Many prominent figures from U.S. history and culture get their due in this book. Henry Hudson, Ben Franklin, John Peter Zenger, Emma Lazarus, Joseph Pulitzer, Samuel Gompers, Emma Goldman, and even Oscar de la Renta – many of them immigrants who made New York their new home – command large chunks of the narrative.

Reading City of Dreams makes one aware that New York City, despite its founding four centuries ago, has never really been "settled." It is always being reinvented and reinvigorated – though often with a good deal of friction. As Anbinder notes when discussing pockets of anti-Muslim sentiment in the city since 9/11, "The story of New York's immigrants shows that yesterday's un-American religion is today's mainstream one. In the seventeenth century, Lutherans, Quakers, and Huguenots were considered radicals and a threat to the safety of the city. Before long, those groups were welcome and Catholics were considered a menace. Then radical Jews and Italians. And now radical Muslims."

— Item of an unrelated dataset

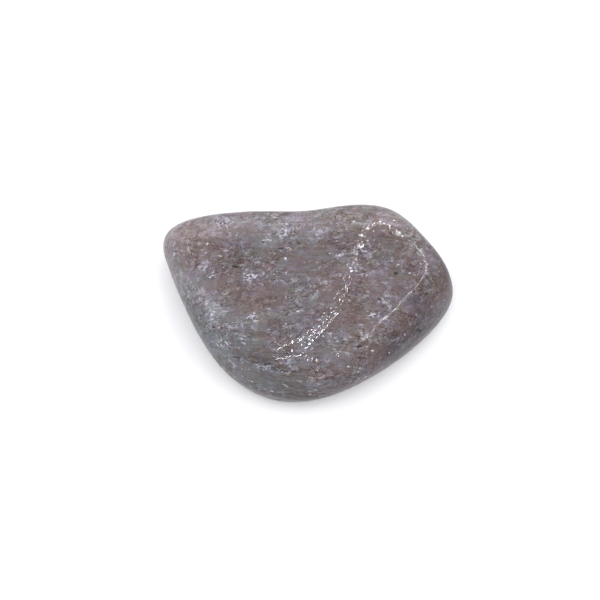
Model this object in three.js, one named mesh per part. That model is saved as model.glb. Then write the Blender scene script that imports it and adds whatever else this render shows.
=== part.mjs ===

And so it goes, over and over, one wave of new immigrants' settlement nightmares becoming the American dream of successive generations. In a 1909 article about the perpetual renewal of New York City, Life magazine's editors noted, "No man will ever see its finish." Fortunately, we have in City of Dreams, a fascinating and detailed record of all that has come before.

*Germany's secret plan to forge an alliance with Mexico should the U.S. enter the war enraged American public opinion when it was discovered, and the declaration of war against Germany in 1917 caused some New Yorkers to view the German immigrant community with suspicion. There doesn't seem to have been nearly the same level of disdain for Germans during the Second World War, perhaps because by then the German Community had been established for more than half a century, and most male German Americans of fighting age, like every other immigrant group, enlisted in large numbers. There also seems to have been some widespread sympathy for Germans fleeing Nazi Germany.